See our implementation of a scheduler extender.

Pod admission webhook

Having to add pmem-csi.intel.com/scheduler manually is not user-friendly. To simplify this, PMEM-CSI provides a mutating admission webhook which intercepts the creation of all pods. If that pod uses inline ephemeral volumes or volumes with late binding that are provided by PMEM-CSI, the webhook transparently adds the extended resource request. PMEM-CSI volumes with immediate binding are ignored because for those the normal topology support ensures that unsuitable nodes are filtered out.

The webhook can only do that if the persistent volume claim (PVC) and its storage class have been created already. This is normally not required: it’s okay to create the pod first, then later add the PVC. The pod simply won’t start in the meantime.

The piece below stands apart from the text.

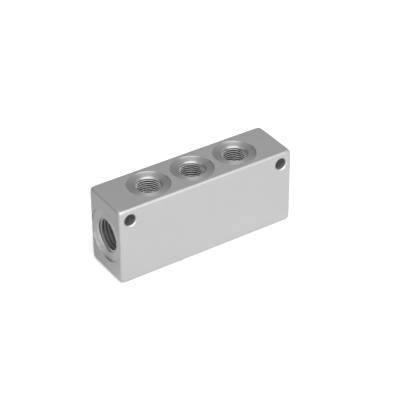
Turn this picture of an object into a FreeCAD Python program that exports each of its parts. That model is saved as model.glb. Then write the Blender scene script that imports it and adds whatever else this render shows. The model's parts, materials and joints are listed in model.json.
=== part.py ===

The webhook deals with this uncertainty by allowing the creation of the pod without adding the extended resource when it lacks the necessary information. The alternative would be to reject the pod, but that would be a change of behavior of the cluster that may affect also pods that don’t use PMEM-CSI at all.

Users must take care to create PVCs first, then the pods if they want to use the webhook. In practice, that is often already done because it is more natural, so it is not a big limitation.

PMEM-CSI Operator

PMEM-CSI operator facilitates deploying and managing the PMEM-CSI driver on a Kubernetes cluster. This operator is based on the CoreOS operator-sdk tools and APIs.

The driver deployment is controlled by a cluster-scoped custom resource named Deployment in the pmem-csi.intel.com/v1alpha1 API group. The operator runs inside the cluster and listens for deployment changes. It makes sure that the required Kubernetes objects are created for a driver deployment. Refer to Deployment CRD for details.